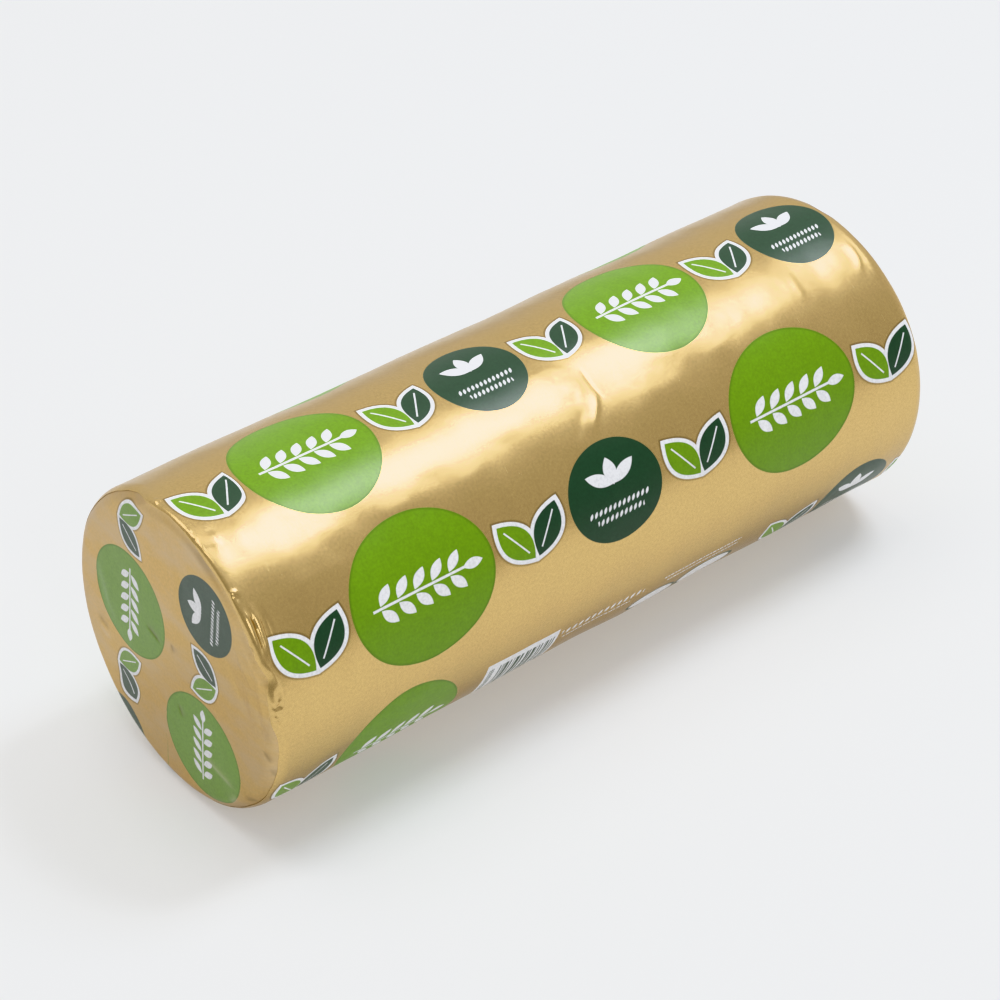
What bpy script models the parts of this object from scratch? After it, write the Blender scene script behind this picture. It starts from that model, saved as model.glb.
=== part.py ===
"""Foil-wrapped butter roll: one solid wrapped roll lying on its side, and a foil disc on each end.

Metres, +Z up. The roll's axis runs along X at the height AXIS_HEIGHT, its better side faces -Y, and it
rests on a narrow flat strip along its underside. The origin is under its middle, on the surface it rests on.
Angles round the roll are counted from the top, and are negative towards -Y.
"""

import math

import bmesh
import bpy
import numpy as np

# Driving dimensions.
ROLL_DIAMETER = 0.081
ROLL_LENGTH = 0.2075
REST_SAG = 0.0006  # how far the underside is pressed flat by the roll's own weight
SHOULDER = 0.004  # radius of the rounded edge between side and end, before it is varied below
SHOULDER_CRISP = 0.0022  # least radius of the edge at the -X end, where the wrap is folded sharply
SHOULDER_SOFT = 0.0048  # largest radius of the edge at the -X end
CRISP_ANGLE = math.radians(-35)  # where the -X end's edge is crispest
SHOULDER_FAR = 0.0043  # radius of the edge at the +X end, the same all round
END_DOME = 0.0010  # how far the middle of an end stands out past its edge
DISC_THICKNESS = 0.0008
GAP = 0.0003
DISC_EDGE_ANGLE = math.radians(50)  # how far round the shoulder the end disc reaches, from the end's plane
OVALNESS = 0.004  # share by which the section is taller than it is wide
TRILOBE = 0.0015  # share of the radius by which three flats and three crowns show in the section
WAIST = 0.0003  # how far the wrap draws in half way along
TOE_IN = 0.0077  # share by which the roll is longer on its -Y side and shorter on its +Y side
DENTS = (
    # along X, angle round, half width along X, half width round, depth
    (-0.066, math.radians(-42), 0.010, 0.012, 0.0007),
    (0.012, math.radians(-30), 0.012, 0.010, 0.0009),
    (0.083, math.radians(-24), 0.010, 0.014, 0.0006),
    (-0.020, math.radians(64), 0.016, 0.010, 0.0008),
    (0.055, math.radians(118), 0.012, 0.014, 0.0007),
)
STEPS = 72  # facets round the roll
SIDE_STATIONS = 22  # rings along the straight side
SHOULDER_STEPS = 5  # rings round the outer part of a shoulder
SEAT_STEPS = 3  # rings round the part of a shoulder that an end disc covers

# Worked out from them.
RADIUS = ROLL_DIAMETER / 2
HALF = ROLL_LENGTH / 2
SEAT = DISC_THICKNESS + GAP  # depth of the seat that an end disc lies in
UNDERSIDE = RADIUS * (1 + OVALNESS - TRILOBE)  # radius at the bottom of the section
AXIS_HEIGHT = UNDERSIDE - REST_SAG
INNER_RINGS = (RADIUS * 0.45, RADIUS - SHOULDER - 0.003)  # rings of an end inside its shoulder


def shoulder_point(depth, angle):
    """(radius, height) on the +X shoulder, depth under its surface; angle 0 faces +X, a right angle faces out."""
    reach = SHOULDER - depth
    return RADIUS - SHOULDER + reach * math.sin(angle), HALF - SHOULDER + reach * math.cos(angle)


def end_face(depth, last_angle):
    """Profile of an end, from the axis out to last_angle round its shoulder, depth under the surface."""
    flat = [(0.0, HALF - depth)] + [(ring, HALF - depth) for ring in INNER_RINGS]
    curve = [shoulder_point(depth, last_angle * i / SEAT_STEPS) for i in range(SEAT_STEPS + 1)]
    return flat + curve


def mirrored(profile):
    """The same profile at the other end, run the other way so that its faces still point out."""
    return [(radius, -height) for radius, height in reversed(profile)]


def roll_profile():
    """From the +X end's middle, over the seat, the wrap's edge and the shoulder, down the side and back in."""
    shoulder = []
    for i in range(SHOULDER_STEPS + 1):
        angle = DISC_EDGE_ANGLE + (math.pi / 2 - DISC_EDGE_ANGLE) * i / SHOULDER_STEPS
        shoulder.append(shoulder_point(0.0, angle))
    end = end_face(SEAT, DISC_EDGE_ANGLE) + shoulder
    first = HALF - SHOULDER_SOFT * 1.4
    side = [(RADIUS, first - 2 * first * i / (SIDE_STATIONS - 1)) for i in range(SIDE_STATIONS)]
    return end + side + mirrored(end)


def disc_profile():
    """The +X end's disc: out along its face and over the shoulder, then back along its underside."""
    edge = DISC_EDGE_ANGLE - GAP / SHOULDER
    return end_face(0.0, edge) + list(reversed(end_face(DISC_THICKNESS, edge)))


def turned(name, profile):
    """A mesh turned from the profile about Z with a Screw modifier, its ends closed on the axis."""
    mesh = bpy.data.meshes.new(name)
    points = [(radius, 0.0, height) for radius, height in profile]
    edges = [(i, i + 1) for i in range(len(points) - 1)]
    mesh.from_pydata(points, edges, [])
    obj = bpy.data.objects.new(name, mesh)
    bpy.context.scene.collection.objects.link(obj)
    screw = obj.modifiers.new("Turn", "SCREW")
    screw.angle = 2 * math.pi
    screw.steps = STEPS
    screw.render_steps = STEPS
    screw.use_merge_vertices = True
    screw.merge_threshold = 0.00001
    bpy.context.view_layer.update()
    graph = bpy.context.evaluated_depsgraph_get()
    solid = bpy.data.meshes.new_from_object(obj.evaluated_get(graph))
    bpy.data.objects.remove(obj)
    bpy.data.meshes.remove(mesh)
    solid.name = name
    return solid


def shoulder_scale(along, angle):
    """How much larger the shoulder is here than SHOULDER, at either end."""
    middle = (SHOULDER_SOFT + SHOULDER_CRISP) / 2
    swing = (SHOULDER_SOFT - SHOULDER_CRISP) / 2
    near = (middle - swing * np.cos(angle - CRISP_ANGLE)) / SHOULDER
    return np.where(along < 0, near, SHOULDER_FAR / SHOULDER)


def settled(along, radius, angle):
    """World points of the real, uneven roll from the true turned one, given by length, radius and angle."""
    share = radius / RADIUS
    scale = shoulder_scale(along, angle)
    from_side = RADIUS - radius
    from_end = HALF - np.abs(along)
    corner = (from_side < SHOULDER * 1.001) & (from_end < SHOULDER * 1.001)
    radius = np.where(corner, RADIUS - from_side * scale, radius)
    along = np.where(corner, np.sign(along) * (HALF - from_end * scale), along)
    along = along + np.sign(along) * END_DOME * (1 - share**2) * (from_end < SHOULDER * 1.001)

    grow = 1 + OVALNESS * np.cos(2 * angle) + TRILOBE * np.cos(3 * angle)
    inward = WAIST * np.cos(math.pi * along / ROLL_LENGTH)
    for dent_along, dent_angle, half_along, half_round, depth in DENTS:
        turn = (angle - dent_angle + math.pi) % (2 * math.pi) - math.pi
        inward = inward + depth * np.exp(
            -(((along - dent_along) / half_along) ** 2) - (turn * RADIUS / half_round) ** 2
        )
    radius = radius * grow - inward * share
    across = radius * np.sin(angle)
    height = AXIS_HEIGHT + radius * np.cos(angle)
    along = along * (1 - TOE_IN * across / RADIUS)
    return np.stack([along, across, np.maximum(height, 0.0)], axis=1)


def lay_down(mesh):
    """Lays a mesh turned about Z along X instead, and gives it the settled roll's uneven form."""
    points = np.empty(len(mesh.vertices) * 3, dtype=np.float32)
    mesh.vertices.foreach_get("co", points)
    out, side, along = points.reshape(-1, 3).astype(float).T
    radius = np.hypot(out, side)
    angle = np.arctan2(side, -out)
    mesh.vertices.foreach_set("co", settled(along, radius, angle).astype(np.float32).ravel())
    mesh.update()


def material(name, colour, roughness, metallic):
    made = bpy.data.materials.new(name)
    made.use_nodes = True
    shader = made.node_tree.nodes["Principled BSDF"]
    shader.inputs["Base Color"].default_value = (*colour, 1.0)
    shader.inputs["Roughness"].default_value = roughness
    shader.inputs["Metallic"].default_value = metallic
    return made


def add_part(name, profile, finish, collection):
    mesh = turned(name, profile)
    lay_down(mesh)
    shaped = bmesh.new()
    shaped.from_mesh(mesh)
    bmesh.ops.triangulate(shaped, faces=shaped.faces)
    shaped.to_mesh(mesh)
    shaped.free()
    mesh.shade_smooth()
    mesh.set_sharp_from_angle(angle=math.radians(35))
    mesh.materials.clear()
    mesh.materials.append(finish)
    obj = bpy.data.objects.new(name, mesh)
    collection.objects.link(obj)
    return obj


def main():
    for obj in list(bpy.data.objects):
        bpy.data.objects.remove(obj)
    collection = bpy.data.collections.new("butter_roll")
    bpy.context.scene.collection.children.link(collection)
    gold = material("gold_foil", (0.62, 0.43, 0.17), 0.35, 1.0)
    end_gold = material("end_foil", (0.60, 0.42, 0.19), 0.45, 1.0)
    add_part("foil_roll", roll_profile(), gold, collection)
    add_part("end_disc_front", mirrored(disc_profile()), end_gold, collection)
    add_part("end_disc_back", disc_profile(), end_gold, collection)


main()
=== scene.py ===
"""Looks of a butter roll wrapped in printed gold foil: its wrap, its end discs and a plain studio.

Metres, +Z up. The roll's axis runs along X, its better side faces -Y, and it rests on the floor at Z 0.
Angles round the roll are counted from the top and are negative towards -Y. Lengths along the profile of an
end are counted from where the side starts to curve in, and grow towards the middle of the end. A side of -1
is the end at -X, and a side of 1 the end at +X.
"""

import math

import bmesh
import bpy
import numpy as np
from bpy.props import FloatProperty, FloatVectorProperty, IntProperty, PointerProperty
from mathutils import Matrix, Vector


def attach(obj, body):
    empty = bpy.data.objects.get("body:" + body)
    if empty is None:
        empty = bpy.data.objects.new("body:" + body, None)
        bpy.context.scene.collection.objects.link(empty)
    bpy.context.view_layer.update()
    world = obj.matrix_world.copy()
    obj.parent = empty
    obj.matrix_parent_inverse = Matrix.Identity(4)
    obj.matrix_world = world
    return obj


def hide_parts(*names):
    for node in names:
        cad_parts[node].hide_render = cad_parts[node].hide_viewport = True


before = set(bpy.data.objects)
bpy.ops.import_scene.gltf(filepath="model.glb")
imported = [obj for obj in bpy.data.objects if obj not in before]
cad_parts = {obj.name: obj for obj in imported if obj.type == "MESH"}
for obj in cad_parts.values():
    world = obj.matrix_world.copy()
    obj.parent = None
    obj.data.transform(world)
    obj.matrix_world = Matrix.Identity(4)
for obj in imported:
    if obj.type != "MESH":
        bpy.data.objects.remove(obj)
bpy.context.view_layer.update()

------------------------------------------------

Problem description: Exactly repeat the lines from the line with "mesh.materials.clear()" to the line with "obj.parent = empty", including both, and output nothing else.

Exercise answer:
    mesh.materials.clear()
    mesh.materials.append(finish)
    obj = bpy.data.objects.new(name, mesh)
    collection.objects.link(obj)
    return obj


def main():
    for obj in list(bpy.data.objects):
        bpy.data.objects.remove(obj)
    collection = bpy.data.collections.new("butter_roll")
    bpy.context.scene.collection.children.link(collection)
    gold = material("gold_foil", (0.62, 0.43, 0.17), 0.35, 1.0)
    end_gold = material("end_foil", (0.60, 0.42, 0.19), 0.45, 1.0)
    add_part("foil_roll", roll_profile(), gold, collection)
    add_part("end_disc_front", mirrored(disc_profile()), end_gold, collection)
    add_part("end_disc_back", disc_profile(), end_gold, collection)


main()
=== scene.py ===
"""Looks of a butter roll wrapped in printed gold foil: its wrap, its end discs and a plain studio.

Metres, +Z up. The roll's axis runs along X, its better side faces -Y, and it rests on the floor at Z 0.
Angles round the roll are counted from the top and are negative towards -Y. Lengths along the profile of an
end are counted from where the side starts to curve in, and grow towards the middle of the end. A side of -1
is the end at -X, and a side of 1 the end at +X.
"""

import math

import bmesh
import bpy
import numpy as np
from bpy.props import FloatProperty, FloatVectorProperty, IntProperty, PointerProperty
from mathutils import Matrix, Vector


def attach(obj, body):
    empty = bpy.data.objects.get("body:" + body)
    if empty is None:
        empty = bpy.data.objects.new("body:" + body, None)
        bpy.context.scene.collection.objects.link(empty)
    bpy.context.view_layer.update()
    world = obj.matrix_world.copy()
    obj.parent = empty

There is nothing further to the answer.